## WHAT IS REQUIRED
Your task is to print all of the data word for word.

## DATASET EXTRACT
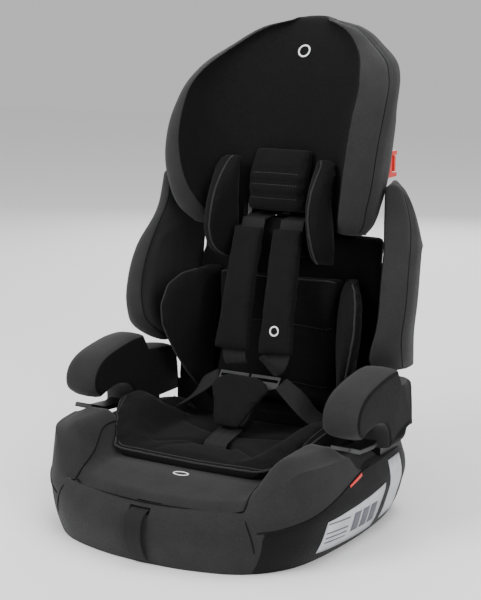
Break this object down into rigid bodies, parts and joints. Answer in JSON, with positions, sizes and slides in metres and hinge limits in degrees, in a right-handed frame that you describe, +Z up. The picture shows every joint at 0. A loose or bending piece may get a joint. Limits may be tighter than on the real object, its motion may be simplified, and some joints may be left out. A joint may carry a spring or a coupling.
{
  "type": "convertible car seat",
  "caption": "High-back child car seat with booster base, armrests, five-point harness, torso wings, infant inserts and a height-adjustable winged headrest.",
  "frame": {"origin": "centre of the base's underside, on the floor", "axes": "+Z up, the seat faces -Y, +X is the seated child's left"},
  "size_m": [0.455, 0.5073, 0.666],
  "materials": {
    "black_plastic": "matt moulded polypropylene",
    "grey_plastic": "fine-grained moulded nylon",
    "red_plastic": "satin red",
    "white_foam": "moulded expanded polystyrene",
    "steel": "zinc plated",
    "charcoal_fabric": "heathered knit over foam",
    "black_fabric": "smooth warp knit over foam",
    "webbing": "woven polyester webbing"
  },
  "bodies": {
    "base": {"base_shell": "black_plastic", "base_cover": "charcoal_fabric", "armrest_cover_left": "charcoal_fabric", "armrest_cover_right": "charcoal_fabric", "lap_belt_guide_left": "red_plastic", "lap_belt_guide_right": "red_plastic", "hinge_rod": "steel", "seat_insert": "black_fabric", "buckle_housing": "black_plastic", "crotch_strap": "webbing", "crotch_pad": "black_fabric", "hip_strap_left": "webbing", "hip_strap_right": "webbing", "hip_anchor_left": "steel", "hip_anchor_right": "steel", "crotch_anchor": "steel", "adjuster_body": "steel", "adjuster_spring": "steel", "adjuster_strap": "webbing", "shoulder_strap_left": "webbing", "shoulder_strap_right": "webbing", "shoulder_pad_left": "black_fabric", "shoulder_pad_right": "black_fabric", "buckle_tongue_left": "steel", "buckle_tongue_right": "steel"},
    "buckle_release": {"buckle_button": "red_plastic"},
    "harness_lock": {"adjuster_lever": "red_plastic"},
    "backrest": {"backrest_shell": "black_plastic", "backrest_pad": "charcoal_fabric", "torso_wing_cover_left": "charcoal_fabric", "torso_wing_cover_right": "charcoal_fabric", "torso_wing_foam_left": "white_foam", "torso_wing_foam_right": "white_foam", "back_insert_lower": "black_fabric", "back_insert_upper": "black_fabric", "insert_bolster_left": "black_fabric", "insert_bolster_right": "black_fabric", "height_rack": "grey_plastic", "harness_yoke": "steel", "yoke_strap": "webbing"},
    "headrest": {"headrest_cover": "charcoal_fabric", "headrest_foam": "white_foam", "headrest_shell": "black_plastic", "head_pillow": "black_fabric", "head_pillow_wing_left": "black_fabric", "head_pillow_wing_right": "black_fabric", "headrest_carrier": "grey_plastic", "adjuster_housing": "black_plastic", "shoulder_belt_guide_left": "red_plastic", "shoulder_belt_guide_right": "red_plastic", "handle_spring_left": "steel", "handle_spring_right": "steel"},
    "height_handle": {"height_handle": "grey_plastic"},
    "height_lock": {"lock_bar": "steel"},
    "belt_gate_left": {"belt_gate_left": "red_plastic"},
    "belt_gate_right": {"belt_gate_right": "red_plastic"}
  },
  "joints": [
    {"name": "backrest_recline", "type": "hinge", "parent": "base", "child": "backrest", "pos_m": [0, 0.2, 0.046], "axis": [1, 0, 0], "range_deg": [-12, 0], "deforming": ["shoulder_strap_left", "shoulder_strap_right"]},
    {"name": "headrest_height", "type": "slide", "parent": "backrest", "child": "headrest", "axis": [0, 0.1564, 0.9877], "range_m": [0, 0.1]},
    {"name": "handle_squeeze", "type": "slide", "parent": "headrest", "child": "height_handle", "axis": [0, 0.1564, 0.9877], "range_m": [0, 0.006], "stiffness_N_per_m": 900},
    {"name": "bar_withdraw", "type": "slide", "parent": "headrest", "child": "height_lock", "axis": [0, 0.9877, -0.1564], "range_m": [0, 0.005]},
    {"name": "buckle_press", "type": "slide", "parent": "base", "child": "buckle_release", "axis": [0, -0.6428, -0.766], "range_m": [0, 0.004], "stiffness_N_per_m": 1500},
    {"name": "harness_lever_press", "type": "hinge", "parent": "base", "child": "harness_lock", "pos_m": [0, -0.158, 0.046], "axis": [1, 0, 0], "range_deg": [-9, 0], "stiffness_Nm_per_rad": 0.8, "deforming": ["adjuster_spring"]},
    {"name": "belt_gate_left_swing", "type": "hinge", "parent": "headrest", "child": "belt_gate_left", "pos_m": [-0.148, 0.213, 0.4631], "axis": [1, 0, 0], "range_deg": [0, 26], "stiffness_Nm_per_rad": 0.05},
    {"name": "belt_gate_right_swing", "type": "hinge", "parent": "headrest", "child": "belt_gate_right", "pos_m": [0.148, 0.213, 0.4631], "axis": [1, 0, 0], "range_deg": [0, 26], "stiffness_Nm_per_rad": 0.05}
  ],
  "couplings": [
    {"joint": "bar_withdraw", "follows": "handle_squeeze", "ratio": 0.8}
  ]
}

## COMPLETE RESPONSE
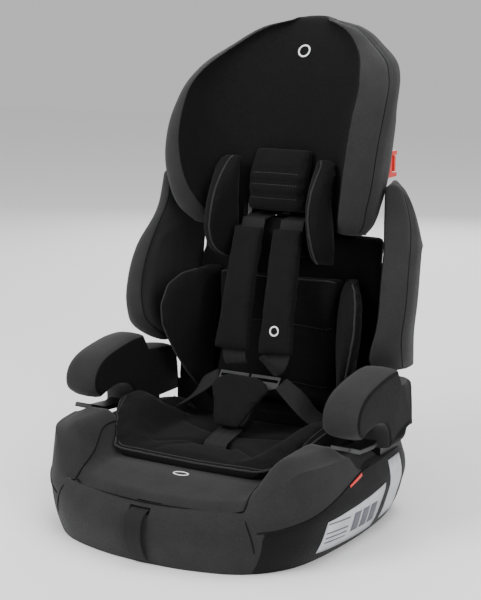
Break this object down into rigid bodies, parts and joints. Answer in JSON, with positions, sizes and slides in metres and hinge limits in degrees, in a right-handed frame that you describe, +Z up. The picture shows every joint at 0. A loose or bending piece may get a joint. Limits may be tighter than on the real object, its motion may be simplified, and some joints may be left out. A joint may carry a spring or a coupling.
{
  "type": "convertible car seat",
  "caption": "High-back child car seat with booster base, armrests, five-point harness, torso wings, infant inserts and a height-adjustable winged headrest.",
  "frame": {"origin": "centre of the base's underside, on the floor", "axes": "+Z up, the seat faces -Y, +X is the seated child's left"},
  "size_m": [0.455, 0.5073, 0.666],
  "materials": {
    "black_plastic": "matt moulded polypropylene",
    "grey_plastic": "fine-grained moulded nylon",
    "red_plastic": "satin red",
    "white_foam": "moulded expanded polystyrene",
    "steel": "zinc plated",
    "charcoal_fabric": "heathered knit over foam",
    "black_fabric": "smooth warp knit over foam",
    "webbing": "woven polyester webbing"
  },
  "bodies": {
    "base": {"base_shell": "black_plastic", "base_cover": "charcoal_fabric", "armrest_cover_left": "charcoal_fabric", "armrest_cover_right": "charcoal_fabric", "lap_belt_guide_left": "red_plastic", "lap_belt_guide_right": "red_plastic", "hinge_rod": "steel", "seat_insert": "black_fabric", "buckle_housing": "black_plastic", "crotch_strap": "webbing", "crotch_pad": "black_fabric", "hip_strap_left": "webbing", "hip_strap_right": "webbing", "hip_anchor_left": "steel", "hip_anchor_right": "steel", "crotch_anchor": "steel", "adjuster_body": "steel", "adjuster_spring": "steel", "adjuster_strap": "webbing", "shoulder_strap_left": "webbing", "shoulder_strap_right": "webbing", "shoulder_pad_left": "black_fabric", "shoulder_pad_right": "black_fabric", "buckle_tongue_left": "steel", "buckle_tongue_right": "steel"},
    "buckle_release": {"buckle_button": "red_plastic"},
    "harness_lock": {"adjuster_lever": "red_plastic"},
    "backrest": {"backrest_shell": "black_plastic", "backrest_pad": "charcoal_fabric", "torso_wing_cover_left": "charcoal_fabric", "torso_wing_cover_right": "charcoal_fabric", "torso_wing_foam_left": "white_foam", "torso_wing_foam_right": "white_foam", "back_insert_lower": "black_fabric", "back_insert_upper": "black_fabric", "insert_bolster_left": "black_fabric", "insert_bolster_right": "black_fabric", "height_rack": "grey_plastic", "harness_yoke": "steel", "yoke_strap": "webbing"},
    "headrest": {"headrest_cover": "charcoal_fabric", "headrest_foam": "white_foam", "headrest_shell": "black_plastic", "head_pillow": "black_fabric", "head_pillow_wing_left": "black_fabric", "head_pillow_wing_right": "black_fabric", "headrest_carrier": "grey_plastic", "adjuster_housing": "black_plastic", "shoulder_belt_guide_left": "red_plastic", "shoulder_belt_guide_right": "red_plastic", "handle_spring_left": "steel", "handle_spring_right": "steel"},
    "height_handle": {"height_handle": "grey_plastic"},
    "height_lock": {"lock_bar": "steel"},
    "belt_gate_left": {"belt_gate_left": "red_plastic"},
    "belt_gate_right": {"belt_gate_right": "red_plastic"}
  },
  "joints": [
    {"name": "backrest_recline", "type": "hinge", "parent": "base", "child": "backrest", "pos_m": [0, 0.2, 0.046], "axis": [1, 0, 0], "range_deg": [-12, 0], "deforming": ["shoulder_strap_left", "shoulder_strap_right"]},
    {"name": "headrest_height", "type": "slide", "parent": "backrest", "child": "headrest", "axis": [0, 0.1564, 0.9877], "range_m": [0, 0.1]},
    {"name": "handle_squeeze", "type": "slide", "parent": "headrest", "child": "height_handle", "axis": [0, 0.1564, 0.9877], "range_m": [0, 0.006], "stiffness_N_per_m": 900},
    {"name": "bar_withdraw", "type": "slide", "parent": "headrest", "child": "height_lock", "axis": [0, 0.9877, -0.1564], "range_m": [0, 0.005]},
    {"name": "buckle_press", "type": "slide", "parent": "base", "child": "buckle_release", "axis": [0, -0.6428, -0.766], "range_m": [0, 0.004], "stiffness_N_per_m": 1500},
    {"name": "harness_lever_press", "type": "hinge", "parent": "base", "child": "harness_lock", "pos_m": [0, -0.158, 0.046], "axis": [1, 0, 0], "range_deg": [-9, 0], "stiffness_Nm_per_rad": 0.8, "deforming": ["adjuster_spring"]},
    {"name": "belt_gate_left_swing", "type": "hinge", "parent": "headrest", "child": "belt_gate_left", "pos_m": [-0.148, 0.213, 0.4631], "axis": [1, 0, 0], "range_deg": [0, 26], "stiffness_Nm_per_rad": 0.05},
    {"name": "belt_gate_right_swing", "type": "hinge", "parent": "headrest", "child": "belt_gate_right", "pos_m": [0.148, 0.213, 0.4631], "axis": [1, 0, 0], "range_deg": [0, 26], "stiffness_Nm_per_rad": 0.05}
  ],
  "couplings": [
    {"joint": "bar_withdraw", "follows": "handle_squeeze", "ratio": 0.8}
  ]
}